An ever-changing structure, its stove was built by her father, its furniture built by her grandfather. The family recently dug a 20-foot well, pumping into it water that is, somehow, the perfect temperature.

"The first time I felt it, I cried," she said.

Her family lives on conservation land, careful about what they produce and what they consume, Coverdale said. She carries that ethos into her music, too.

"It comes from many years of living that way, working together with this set of values and this appreciation for things that endure the test of time — or things that can melt back into the earth, like an ice cube."

'Artists make things irresistible'

A fourth-generation Minnesotan, Jones grew up catching fish alongside his "crazy, mad fisherman father."

Jones inherited his father's portable fish house, his poles, his love of fishing no matter the season.

"Ever since Black folks have been in Minnesota, we have been engaging with the outdoors," Jones said. "This is an opportunity to connect artists, art lovers and folks who might not have grown up engaged with winter activities to enjoy and to discover."

For the event, Jones teamed up with his longtime friend and fellow bicyclist Anthony Taylor, founder of Melanin in Motion, which connects Black people to the outdoors. A week ahead of the event, his group snowshoed along the route the fat bikes would ride.
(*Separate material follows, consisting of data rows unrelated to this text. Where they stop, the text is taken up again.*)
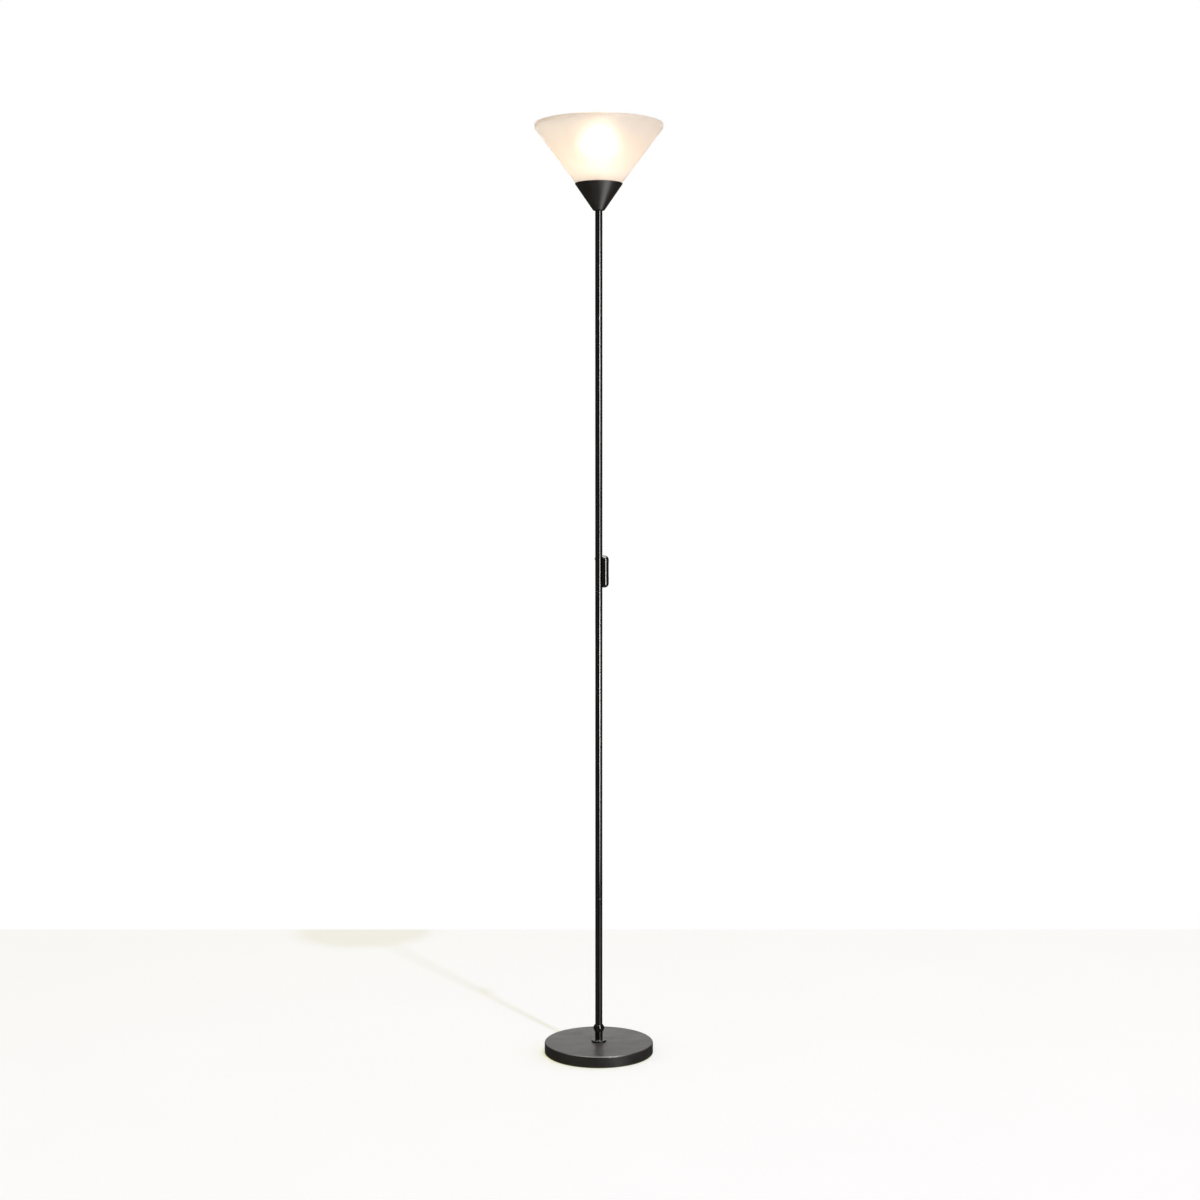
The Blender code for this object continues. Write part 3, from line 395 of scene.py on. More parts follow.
def block(low, high, grow=0.0):
    """A box. grow widens its +X face all round, for a cutter with sloping sides."""
    shape = bmesh.new()
    bmesh.ops.create_cube(shape, size=1.0)
    low, high = Vector(low), Vector(high)
    for vert in shape.verts:
        side = Vector(1 if part > 0 else -1 for part in vert.co)
        vert.co = [(start + end) / 2 + way * (end - start) / 2 for start, end, way in zip(low, high, side)]
        if side.x > 0:
            vert.co += Vector((0, side.y, side.z)) * grow
    return shape


def loaf(back, face, inset):
    """The switch's rounded block, shrunk by the inset. Its back edges stay square."""
    half_width, half_height = SWITCH_HALF_WIDTH - inset, SWITCH_HALF_HEIGHT - inset
    shape = block((back, -half_width, SWITCH_Z - half_height), (face, half_width, SWITCH_Z + half_height))
    edges = [edge for edge in shape.edges if any(vert.co.x > back + MM for vert in edge.verts)]
    bmesh.ops.bevel(shape, geom=edges, offset=SWITCH_ROUND - inset, segments=10, profile=0.5,
                    affect="EDGES")
    return shape


def wedges(inset):
    """Cutters for the switch block's back corners, along planes that are the inset further in."""
    half_width = SWITCH_BACK_HALF_WIDTH - inset * math.sqrt(2)
    made = []
    for side in (-1, 1):
        near, out = sorted((0, side * FAR))
        wedge = block((-FAR, near, -FAR), (FAR, out, FAR))
        turn = Matrix.Rotation(side * math.pi / 4, 4, "Z")
        wedge.transform(Matrix.Translation((SWITCH_BACK, side * half_width, SWITCH_Z)) @ turn)
        made.append(wedge)
    return made


def to_object(name, shape, sharp=35):
    """An object from a bmesh, which is used up. Smooth, except where faces meet at a sharp angle."""
    mesh = bpy.data.meshes.new(name)
    shape.to_mesh(mesh)
    shape.free()
    mesh.shade_smooth()
    mesh.set_sharp_from_angle(angle=math.radians(sharp))
    obj = bpy.data.objects.new(name, mesh)
    bpy.context.scene.collection.objects.link(obj)
    return obj


def applied(obj):
    """Gives obj the mesh that its modifiers make, and removes them."""
    bpy.context.view_layer.update()
    evaluated = obj.evaluated_get(bpy.context.evaluated_depsgraph_get())
    mesh = bpy.data.meshes.new_from_object(evaluated)
    obj.modifiers.clear()
    old, obj.data = obj.data, mesh
    bpy.data.meshes.remove(old)
    mesh.name = obj.name
    return obj


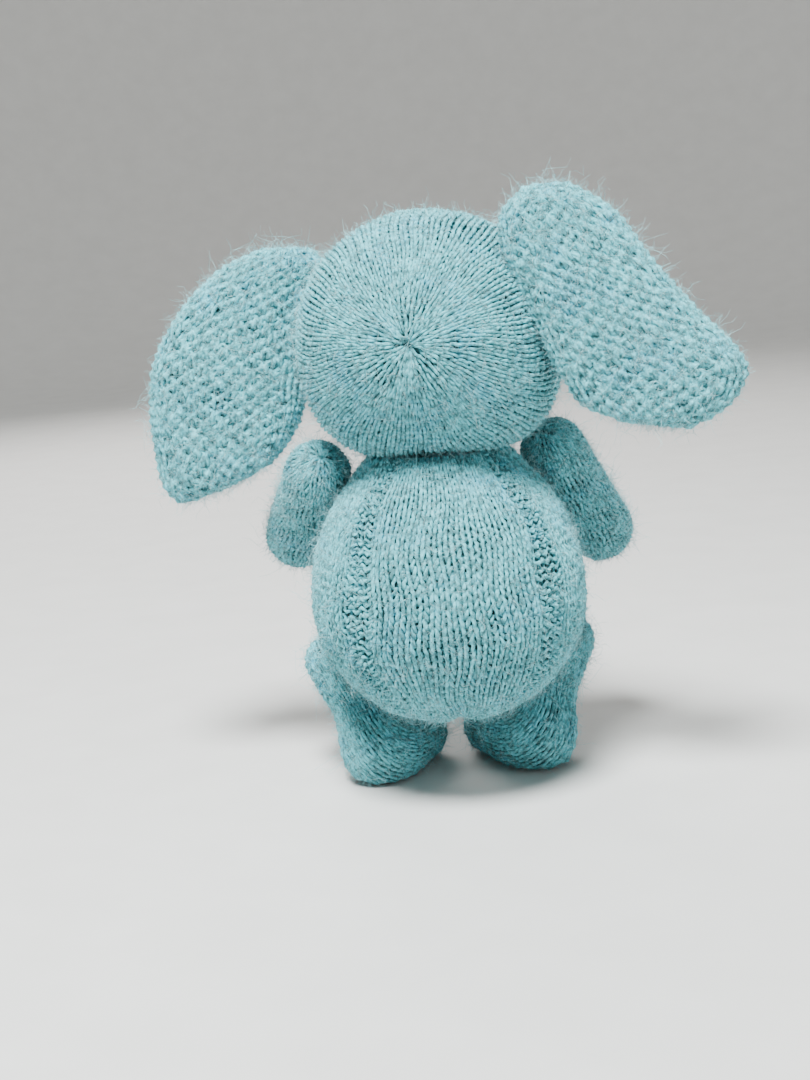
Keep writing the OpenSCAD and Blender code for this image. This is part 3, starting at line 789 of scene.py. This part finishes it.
def ear_skin(side):
    ear = EARS[side]
    plane = ear_root(side)[1]
    levels = 90
    inner = curve_through(ear["inner"], levels)
    outer = curve_through(ear["outer"], levels)
    turn = 2 * np.pi * np.arange(144) / 144
    grid = []
    for i in range(levels):
        t = i / (levels - 1)
        closing = math.sqrt(max(0, 1 - (1 - min(1, min(t, 1 - t) / EAR_CLOSE)) ** 2))
        middle = (inner[i] + outer[i]) / 2
        half = (outer[i] - inner[i]) / 2
        thick = (EAR_THICK[0] + (EAR_THICK[1] - EAR_THICK[0]) * math.sin(math.pi * t)) * closing
        is_open = 1 if 0 < i < levels - 1 else 0      # the first and last rings are points
        c, s = np.cos(turn), np.sin(turn)
        breadth = is_open * (0.93 + 0.07 * closing)
        across = np.sign(c) * np.abs(c) ** EAR_CORNER * breadth
        through = np.sign(s) * np.abs(s) ** EAR_CORNER * thick
        flat = middle + across[:, None] * half
        grid.append(np.stack([flat[:, 0], plane + through, head_z + flat[:, 1]], -1))
    grid = np.stack(grid)
    if side == RIGHT:
        grid[..., 0] *= -1
    return Skin(in_head(grid), lumps=0.25)


def ear_purl(a, v, stitch, row):
    """Seed stitch on the back of the ear, over a lower border of ridged rows."""
    seed = ((stitch + row) % 2).astype(float)
    seed = np.where((a > SEED_FROM) & (a < SEED_TO), seed, 0.0)
    return np.full(len(a), float(row % 2)) if row < BORDER_ROWS else seed


def ear_fold(side):
    """Two points either side of the ear's sewn edge."""
    ear = EARS[side]
    out = np.array([math.cos(ear["lean"]), 0, math.sin(ear["lean"])])
    root = ear_root(side)
    start, end = root - FOLD_BEFORE * out, root + FOLD_AFTER * out
    fold = np.stack([start, end])
    fold[:, 0] *= side
    return in_head(fold) * MM


def build_ear(side, body):
    skin = ear_skin(side)
    base = skin_object(body + "_fabric", skin, SKIN_SINK, inner_wool_painted_shade, 96, 70)
    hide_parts(body + "_back", body + "_front")
    wadding = skin_object(body + "_filling", skin, FILL_SINK, fibrefill_wool, 64, 40)
    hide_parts(body + "_wadding")
    tubes = knit_rows(skin, 0.01, 0.985, stitch_w=2.3, row_h=1.55, purl=ear_purl,
                      loft=1.35, plump=1.38)
    knit = join_tubes(body + "_knit", tubes, seed_wool)
    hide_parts(body + "_back", body + "_front")
    hair = fuzz(body + "_fuzz", skin, 8500, length=(0.8, 2.6), long_share=0.14)
    start, end = ear_fold(side)
    for piece in (base, wadding, knit, hair):
        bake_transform(piece)


SEW_COUNT, SEW_LOWEST, SEW_HIGHEST = 7, 7, -8   # stitches, and their ends down the sewn edge
SEW_INSET = 2.6             # how far the stitches lie inside the sewn edge
SEW_WIDTH, SEW_SLANT, SEW_RISE = 2.4, 1.4, 1.9  # one stitch: across, down, and off the fabric
SEW_YARN_R, SEW_POINTS, SEW_SIDES = 0.34, 9, 6


def ear_stitches(side, body):
    """Overcast stitches that sew the ear's inner edge to the head, on the back."""
    ear = EARS[side]
    down = np.array([math.sin(ear["lean"]), 0, -math.cos(ear["lean"])])
    out = np.array([math.cos(ear["lean"]), 0, math.sin(ear["lean"])])
    root = ear_root(side)
    off_fabric = in_head(np.tile([0, 0.2, 1.0], (SEW_POINTS, 1)))
    tubes = []
    for number, along in enumerate(np.linspace(SEW_HIGHEST, SEW_LOWEST, SEW_COUNT)):
        s = np.linspace(0, 1, SEW_POINTS)[:, None]
        middle = root + along * down - SEW_INSET * out
        arch = np.sin(np.pi * s)
        line = middle + (s - 0.5) * (SEW_WIDTH * out + SEW_SLANT * down) + arch * np.array([0, SEW_RISE, 0])
        line[:, 0] *= side
        tube = tube_arrays(in_head(line), off_fabric, SEW_YARN_R, SEW_SIDES, False, 2.0 * number)
        # Depth 0 everywhere: the painted highlight of the crests lies all over these stitches, and no
        # painted shade.
        tubes.append((*tube, np.zeros(len(tube[0]))))
    piece = join_tubes(body + "_stitches", tubes, lining_wool)
    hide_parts(body + "_seam_yarn")
    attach(piece, "head")


# ---------- limbs ----------


def torso_point(tilt):
    h = torso_high if tilt > 0 else torso_low
    k = math.hypot(torso_r * math.cos(tilt), h * math.sin(tilt))
    return torso_r ** 2 * math.cos(tilt) / k, torso_z + h * h * math.sin(tilt) / k


class JointFrame:
    """A limb joint's frame: Z out of the torso, X down the limb, -Y ahead."""

    def __init__(self, side, tilt, azimuth, swing):
        self.side = side
        radius, height = torso_point(tilt)
        self.origin = np.array([radius * math.cos(azimuth), -radius * math.sin(azimuth), height])
        ct, st, ca, sa = math.cos(tilt), math.sin(tilt), math.cos(azimuth), math.sin(azimuth)
        out = np.array([ct * ca, -ct * sa, st])
        hanging, level = np.array([st * ca, -st * sa, -ct]), np.array([-sa, -ca, 0])
        down = math.cos(swing) * hanging + math.sin(swing) * level
        self.axes = np.stack([down, np.cross(out, down), out])

    def place(self, local):
        points = self.origin + local @ self.axes
        points[..., 0] *= self.side
        return points


def bar_distance(p, start, end, r1, r2):
    """Distance to the surface of a round-ended bar, negative inside."""
    start, end = np.array(start, float), np.array(end, float)
    span = end - start
    t = np.clip(((p - start) @ span) / (span @ span), 0, 1)
    return np.linalg.norm(p - start - t[..., None] * span, axis=-1) - (r1 + (r2 - r1) * t)


def soft_max(a, b, k):
    h = np.clip(0.5 + 0.5 * (a - b) / k, 0, 1)
    return b + (a - b) * h + k * h * (1 - h)


def soft_min(a, b, k):
    return -soft_max(-a, -b, k)


def cast(centres, headings, distance):
    """The surface points that rays from inside the solid reach."""
    reach = np.zeros(headings.shape[:-1])
    for _ in range(60):
        reach -= distance(centres + reach[..., None] * headings)
    return centres + reach[..., None] * headings


def rings_along(stations, distance):
    """A grid of surface points from stations of (centre, axis, across, tilt towards the axis)."""
    turn = 2 * np.pi * np.arange(128) / 128
    centres, headings = [], []
    for centre, axis, across, tilt in stations:
        centre, axis, across = (np.array(part, float) for part in (centre, axis, across))
        flat = np.cos(turn)[:, None] * across + np.sin(turn)[:, None] * np.array([0, 0, 1.0])
        headings.append(math.cos(tilt) * flat + math.sin(tilt) * axis)
        centres.append(np.tile(centre, (len(turn), 1)))
    return cast(np.stack(centres), np.stack(headings), distance)


QUARTER = math.pi / 2
EDGE_BLEND, ANKLE_BLEND = 1.2, 6.0    # how softly a limb meets the torso, and a leg its foot
BEND_BULGE = 2.0                      # how far the fan's points lie out at the ankle's corner
DOWN, ACROSS, AHEAD = (1, 0, 0), (0, 1, 0), (0, -1, 0)


def arm_skin(frame_of_arm):
    end_x = arm_head_x + arm_length

    def distance(p):
        bar = bar_distance(p, (arm_head_x, 0, arm_top_z), (end_x, 0, arm_end_z), arm_top_r, arm_end_r)
        return soft_max(bar, turn_gap - p[..., 2], EDGE_BLEND)

    top = (arm_head_x, 0, arm_top_z)
    stations = [(top, DOWN, ACROSS, -tilt) for tilt in np.linspace(QUARTER, 0, 20)]
    for x in np.linspace(arm_head_x, end_x, 40)[1:-1]:
        z = arm_top_z + (arm_end_z - arm_top_z) * (x - arm_head_x) / arm_length
        stations.append(((x, 0, z), DOWN, ACROSS, 0))
    stations += [((end_x, 0, arm_end_z), DOWN, ACROSS, tilt) for tilt in np.linspace(0, QUARTER, 20)]
    return Skin(frame_of_arm.place(rings_along(stations, distance)), lumps=0.2)


def leg_skin(frame_of_leg):
    hip_height = torso_point(hip_tilt)[1]
    foot_x = (hip_height - foot_z - foot_line_z * math.sin(-hip_tilt)) / math.cos(hip_tilt)

    def distance(p):
        shin = bar_distance(p, (leg_head_x, 0, leg_top_z), (foot_x - 1, 0, ankle_z), leg_top_r, leg_ankle_r)
        foot = bar_distance(p, (foot_x, heel_back, foot_line_z), (foot_x, -toe_ahead, foot_line_z),
                            foot_r, foot_r)
        both = soft_max(soft_min(shin, foot, ANKLE_BLEND), turn_gap - p[..., 2], EDGE_BLEND)
        return soft_max(both, -frame_of_leg.place(p)[..., 2], EDGE_BLEND)

    bend_x, bend_y = foot_x - 9.4, -8.4       # just outside the bend between leg and foot
    top = (leg_head_x, 0, leg_top_z)
    stations = [(top, DOWN, ACROSS, -tilt) for tilt in np.linspace(QUARTER, 0, 20)]
    for x in np.linspace(leg_head_x, bend_x, 24)[1:]:
        z = leg_top_z + (ankle_z - leg_top_z) * (x - leg_head_x) / (bend_x - leg_head_x)
        stations.append(((x, 0, z), DOWN, ACROSS, 0))
    for angle in np.linspace(0, QUARTER, 26)[1:]:
        c, s = math.cos(angle), math.sin(angle)
        reach = -bend_y * c ** 2 + (foot_x - bend_x) * s ** 2 + BEND_BULGE * math.sin(2 * angle)
        z = ankle_z + (foot_line_z - ankle_z) * angle / QUARTER
        stations.append(((bend_x + reach * s, bend_y + reach * c, z), (c, -s, 0), (s, c, 0), 0))
    for y in np.linspace(bend_y, -toe_ahead, 4)[1:]:
        stations.append(((foot_x, y, foot_line_z), AHEAD, DOWN, 0))
    stations += [((foot_x, -toe_ahead, foot_line_z), AHEAD, DOWN, tilt)
                 for tilt in np.linspace(0, QUARTER, 20)[1:]]
    return Skin(frame_of_leg.place(rings_along(stations, distance)), lumps=0.2)


def build_limb(body, skin, hairs):
    base = skin_object(body + "_fabric", skin, SKIN_SINK, inner_wool_painted_shade, 72, 72)
    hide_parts(body + "_cover")
    knit = join_tubes(body + "_knit", knit_rows(skin, 0.02, 0.98), yarn_wool)
    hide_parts(body + "_cover")
    for piece in (base, knit, fuzz(body + "_fuzz", skin, hairs)):
        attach(piece, body)


# ---------- the CAD pieces that stay ----------


def paint(node, material):
    solid = bpy.data.objects[node]
    if not solid.material_slots:
        solid.data.materials.append(material)
    for place in solid.material_slots:
        place.link = "OBJECT"
        place.material = material


def paint_cad_nodes():
    fibreboard = fibreboard_material()
    steel = steel_material()
    finishes = {"_stuffing": fibrefill_wool, "_wadding": fibrefill_wool, "_disc": fibreboard,
                "_washer": steel, "_pin": steel, "_thread": thread_material(),
                "_eye": bead_material(), "_seam_yarn": lining_wool,
                "_cover": inner_wool_painted_shade, "_back": inner_wool_painted_shade, "_front": inner_wool_painted_shade}
    for name in frame["nodes"]:
        for ending, material in finishes.items():
            if name.endswith(ending):
                paint(name, material)


# ---------- stage ----------


def area_light(name, place, target, size, watts, colour):
    data = bpy.data.lights.new(name, "AREA")
    data.shape, data.size, data.energy, data.color = "DISK", size, watts, colour
    lamp = bpy.data.objects.new(name, data)
    bpy.context.scene.collection.objects.link(lamp)
    lamp.location = place
    lamp.rotation_mode = "QUATERNION"
    lamp.rotation_quaternion = (Vector(target) - Vector(place)).to_track_quat("-Z", "Y")


def build_floor():
    """A round pale floor that curves up into a plain wall on every side."""
    flat_r, bend_r, wall_top, sides = 0.9, 0.5, 1.3, 96
    bend = np.linspace(0, math.pi / 2, 17)
    radius = np.concatenate([[0.01, 0.3], flat_r + bend_r * np.sin(bend), [flat_r + bend_r]])
    height = np.concatenate([[0, 0], bend_r * (1 - np.cos(bend)), [wall_top]])
    turn = 2 * np.pi * np.arange(sides) / sides
    points = np.stack([radius[:, None] * np.cos(turn), radius[:, None] * np.sin(turn),
                       np.broadcast_to(height[:, None], (len(radius), sides))], -1)
    i, j = np.meshgrid(np.arange(len(radius) - 1), np.arange(sides), indexing="ij")
    k = (j + 1) % sides
    quads = np.stack([i * sides + j, (i + 1) * sides + j, (i + 1) * sides + k, i * sides + k], -1)
    middle = len(radius) * sides
    j = np.arange(sides)
    hub = np.stack([np.full(sides, middle), j, (j + 1) % sides], -1)
    points = np.concatenate([points.reshape(-1, 3), [[0, 0, 0]]]) / MM
    floor = make_object("floor", points, quads.reshape(-1, 4), floor_material(), triangles=hub)
    floor.location.z = -0.0002
    return floor


def build_stage():
    build_floor()
    world = bpy.data.worlds.new("studio")
    bpy.context.scene.world = world
    world.use_nodes = True
    background = world.node_tree.nodes["Background"]
    background.inputs["Color"].default_value = (1.0, 0.90, 0.84, 1)
    background.inputs["Strength"].default_value = 0.13
    target = (0, 0, 0.06)
    area_light("key", (0.09, 0.30, 0.68), target, 0.24, 19.5, (0.95, 1.0, 1.0))
    area_light("fill", (-0.5, 0.35, 0.25), target, 0.5, 0.7, (0.94, 0.97, 1.0))
    area_light("front_fill", (0.15, -0.6, 0.4), target, 0.4, 3.4, (1.0, 0.98, 0.96))


def build_camera():
    """Behind the toy, slightly above it and slightly to its left, rolled a little."""
    distance, height_angle, side_angle = 300.0, math.radians(13), math.radians(2.7)
    roll = math.radians(4.5)
    target = np.array([0, 0, 37.0])
    right_share, down_share = 0.0274, 0.0324   # the target's place right of and below the middle
    away = np.array([math.cos(height_angle) * math.sin(side_angle),
                     math.cos(height_angle) * math.cos(side_angle), math.sin(height_angle)])
    place = target + distance * away
    sight = -away
    level = unit(np.cross(sight, [0, 0, 1.0]))
    upright = np.cross(level, sight)
    right = math.cos(roll) * level - math.sin(roll) * upright
    up = math.cos(roll) * upright + math.sin(roll) * level
    forward = unit(sight - right_share * right + down_share * up)
    right = unit(right - (right @ forward) * forward)
    up = np.cross(right, forward)
    data = bpy.data.cameras.new("camera")
    data.sensor_width, data.lens = 36.0, 53.5
    camera = bpy.data.objects.new("camera", data)
    bpy.context.scene.collection.objects.link(camera)
    turned = Matrix((right, up, -forward)).transposed().to_4x4()
    turned.translation = Vector(place * MM)
    camera.matrix_world = turned
    data.clip_start, data.clip_end = 0.01, 20
    bpy.context.scene.camera = camera


build_camera()
build_stage()
paint_cad_nodes()
build_torso()
build_head()
for side, name in ((LEFT, "left"), (RIGHT, "right")):
    build_ear(side, name + "_ear")
    ear_stitches(side, name + "_ear")
    shoulder = JointFrame(side, shoulder_tilt, shoulder_azimuth, arm_swing[side])
    build_limb(name + "_arm", arm_skin(shoulder), 4200)
    hip = JointFrame(side, hip_tilt, hip_azimuth, 0.0)
    build_limb(name + "_leg", leg_skin(hip), 4600)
The trail, the gear, even the fish are taken care of, he said, ensuring that people who are new to biking or fishing are set up for success.

Taylor has found that his most successful partnerships are with arts organizations, rather than outdoors groups: "Artists make things irresistible."

Americans tend to turn everything into a sport, he noted. But recreation can and should be an emotional experience, and "artists are always in tune with the emotional experience.

"If we can create a positive emotional experience to an event, then that becomes the net result," Taylor said. "It doesn't matter about the lack of gear or how cold you get."

A biker, paddler, cross-country skier and snowboarder, Taylor is attuned to how Minnesota's unique environment has shaped its culture. And how, because of climate change, that environment is shifting.

Last week, the fest received another reminder: Because of warm temperatures, Jones' ice house moved from the deep water to a shallow area, where the ice is frozen through.

There will no longer be an ice fishing demonstration.

Seitu Jones: Ice Fishing and Printing

About: Pre-festival event in partnership with Silverwood Park, Melanin in Motion and Juxtaposition Arts.
When: 1 p.m. Jan 22.
Where: Silver Lake at Silverwood Park, St. Anthony.